Bill Perdue Bill Perdue | June 28, 2011 1:13 AM

"Pat Robertson and Limbaugh were outraged and said that his pastor, Jeremiah Wright was a black nationalist..."

In general nationalists take the position that political independence and national independence/separation are the roads to real liberation. When that's combined with a class analysis that sees class differences between the looter classes, the banksters and an oppressed nationality that's overwhelmingly working class it offers a good political guide to measure people by. It's unclear to me if he's that kind of nationalist or just honest in his criticisms of racism.
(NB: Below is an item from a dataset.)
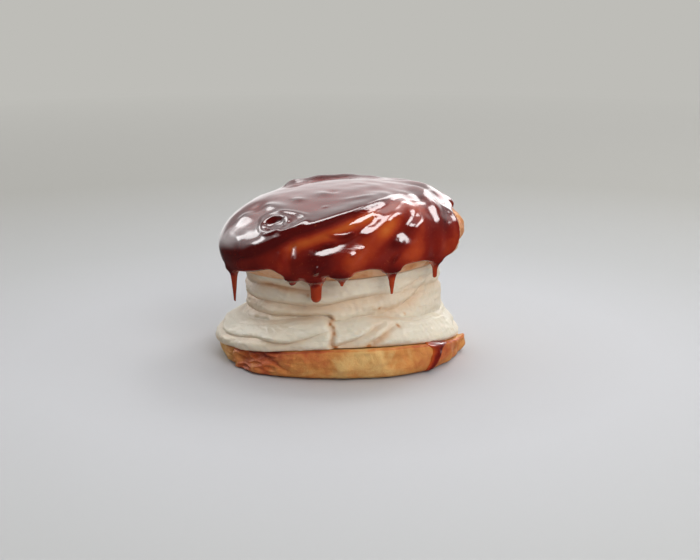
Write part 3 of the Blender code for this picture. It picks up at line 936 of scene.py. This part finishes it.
# Cream
CREAM_UPPER_RADIUS = 31.5
CREAM_LOWER_RADIUS = 39.2
CREAM_FRONT_FLAT = 2.1
CREAM_MIDDLE_RADIUS = 36
CREAM_FOOT_RADIUS = 37
CREAM_TOP_RADIUS = 30  # here its top edge is as high as the lid's seat
CREAM_CLEARANCE = 0.3  # above the base
SEAM_ANGLE = -94  # where the piped rope of the lower tier ends
CREASES = (  # (direction, height mm, depth mm) points, then mm of slope above and below
    (((-176, 23.6, 0.6), (-159, 24.6, 0.8), (-141, 26.3, 1.0), (-125, 26.9, 1.0), (-109, 26.6, 0.9),
      (-100, 26.2, 0.5), (-90, 26.4, 0.0), (-60, 27.5, 0.0), (-20, 28.0, 0.5), (30, 27.0, 1.0),
      (90, 26.6, 1.2), (150, 25.4, 1.0)), 1.4, 3.2),
    (((-156, 19.8, 1.3), (-143, 20.8, 1.4), (-127, 21.4, 1.4), (-110, 21.3, 1.4), (-100, 21.8, 1.5),
      (-92, 22.8, 1.4), (-81, 24.1, 1.3), (-69, 24.8, 1.0), (-56, 25.1, 0.7), (-46, 25.3, 0.5),
      (-30, 25.0, 0.6), (0, 23.8, 1.2), (60, 23.0, 1.4), (120, 21.6, 1.4), (170, 20.2, 1.3)), 1.3, 3.4),
    (((-176, 15.6, 1.0), (-149, 16.4, 1.0), (-130, 17.2, 1.1), (-119, 17.9, 1.1), (-109, 18.3, 1.0),
      (-100, 18.6, 0.8), (-94, 18.8, 0.0), (-40, 19.0, 0.0), (10, 19.4, 0.6), (60, 18.6, 1.1),
      (120, 17.2, 1.1)), 1.3, 2.6),
    (((-84, 17.6, 0.0), (-74, 18.8, 0.7), (-64, 20.2, 0.9), (-56, 21.2, 0.9), (-47, 21.5, 0.8),
      (-35, 23.1, 0.5), (-20, 24.0, 0.0), (60, 20.0, 0.0), (180, 20.0, 0.0)), 2.2, 4.2),
    (((-170, 8.6, 0.8), (-148, 9.5, 1.2), (-135, 11.2, 1.4), (-127, 11.1, 1.4), (-118, 10.8, 1.3),
      (-111, 11.9, 1.3), (-103, 13.9, 1.2), (-97, 15.6, 0.8), (-93, 16.0, 0.0), (-20, 9.0, 0.0),
      (10, 8.6, 1.0), (60, 9.4, 1.4), (110, 8.8, 1.3), (150, 9.6, 1.2)), 1.1, 2.4),
    (((-94, 10.6, 0.0), (-91, 11.2, 1.0), (-84, 12.5, 1.3), (-78, 14.6, 1.3), (-72, 16.4, 1.0),
      (-66, 17.4, 0.0), (180, 12.0, 0.0)), 1.0, 2.2),
    (((-78, 17.0, 0.0), (-68, 18.4, 0.5), (-56, 20.2, 0.8), (-46, 22.0, 0.9), (-36, 25.2, 0.7),
      (-28, 27.0, 0.0), (180, 22.0, 0.0)), 1.2, 2.6),
    (((-58, 25.6, 0.0), (-48, 26.8, 0.6), (-38, 28.4, 0.6), (-28, 29.4, 0.0), (180, 27.0, 0.0)), 1.0, 2.0),
    (((-80, 11.2, 0.0), (-75, 12.2, 1.0), (-70, 14.0, 1.1), (-64, 15.8, 0.8), (-56, 16.6, 0.0),
      (180, 12.0, 0.0)), 1.2, 2.0),
)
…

Wright certainly knows the language of nationalism and is very much opposed to American nationalism. Many of his views are similar to Black Nationalist, radical antiwar and revolutionary socialist opinions because they tell the truth. Wiki says " Wright spoke of the United States taking land from the Indian tribes by what he labeled as terror, bombing Grenada, Panama, Libya, Hiroshima, and Nagasaki, and argued that the United States supported state terrorism against the Palestinians and South Africa. He said that his parishioners' response should be to examine their relationship with God, not go "from the hatred of armed enemies to the hatred of unarmed innocents." His comment (quoting Malcolm X) that "America's chickens are coming home to roost" was widely interpreted as meaning that America had brought the September 11, 2001 attacks upon itself."

The violence of the racist attacks on Wright frightened Obama, who ran away from Wright, "saying that he was "outraged" and "saddened" by his behavior, and in resigned from his group. It was as striking as his efforts to distance himself from GLBT politics and later from unions. At this point Obama is a bit to the right of Nixon.